We are the “other tenants.” We have been given the vineyard after the storm of rejection. The Heir was killed, but He will return. The Owner has entrusted His vineyard to a new generation of stewards. Us.
Our test is the same. The Logos is still here, it is in you and me. The Word became flesh and dwelt among us, and His Spirit now dwells within us. The divine will and intention of Yahuah is not a distant concept; it is a living being, the Holy Spirit, His Helper to guide us into all truth.
Every day, the Owner sends His Spirit to collect His fruit. Every day, we have a choice: do we beat, ignore, or kill the prompting? Or do we recognize the Heir in it and yield?

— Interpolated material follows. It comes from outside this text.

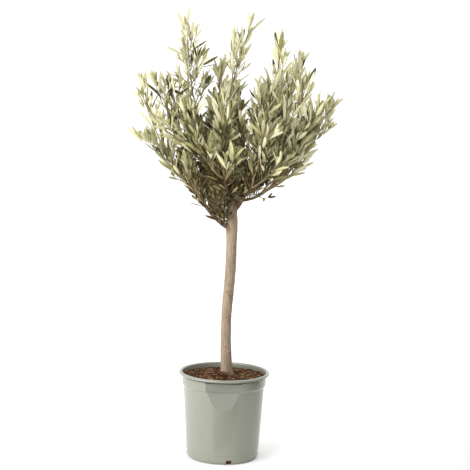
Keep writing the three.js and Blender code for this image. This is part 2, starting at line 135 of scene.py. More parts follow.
# Unevenness of the top: how many to the metre, and the height as a share of the clods' height. The
# lumps' noise has a roughness, a step between its sizes, and a number of sizes.
LUMPS = (75, 0.9)
LUMP_NOISE = (0.9, 2.2, 4)
FINE_CRUMBS = (420, 0.45)
COARSE_CRUMBS = (230, 0.5)
SOIL_SINK = 0.25  # lowers the uneven top back to its level, as the same share
# The top grows calmer towards the wall: down to this share, at this radius, over this width.
CALMEST = 0.25
CALM_RADIUS = 0.096
CALM_WIDTH = 0.012

# What is strewn on the soil: sides, steps along it, ranges of its length and of its largest radius,
# furthest curl, the power that deals out its tints, and the key of its chances.
STREWN = {
    "chips": (4, 3, (0.003, 0.009), (0.0005, 0.0014), 0.4, 1.7, 8),
    "fibres": (3, 7, (0.010, 0.026), (0.0004, 0.0008), 1.6, 0.8, 7),
}
STREWN_TINTS = {"dark": (50, 31, 19), "red": (90, 57, 36), "brown": (82, 53, 34), "tan": (174, 138, 94)}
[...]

When the Spirit nudges you to forgive, that is the Logos asking for His fruit of peace.
When He prompts you to turn off the noise and pray, that is the Logos asking for His fruit of faithfulness.
When He convicts you of a long-held sin, that is the Logos asking for His fruit of repentance.
When He places a stranger in your path, that is the Logos asking for His fruit of kindness.
The remnant is not those who can recite doctrine. It is those whose lives are yielded to the will of the Father Most High, Yahuah. Those who, like the Son, can say, “I do nothing on my own authority… I always do the things that are pleasing to him.” (John 8:28-29).
The gate is narrow. The way is hard. Those who find it are few. But it is found not in a theological head-count, but in a surrendered heart. It is found in the quiet, daily, often unseen choice to be a faithful tenant in a world of wicked ones.
So today, as the world grinds back to its empire-building, as the questions about your future buzz around your head, remember:
You are a tenant. The Son is the Heir. The Logos is the rule of the house.
Your only job is to recognize Him when He comes, and to give the Father His fruit.
The rest is just noise.
Walk in that truth today, friends.
That is all, and thank you for reading.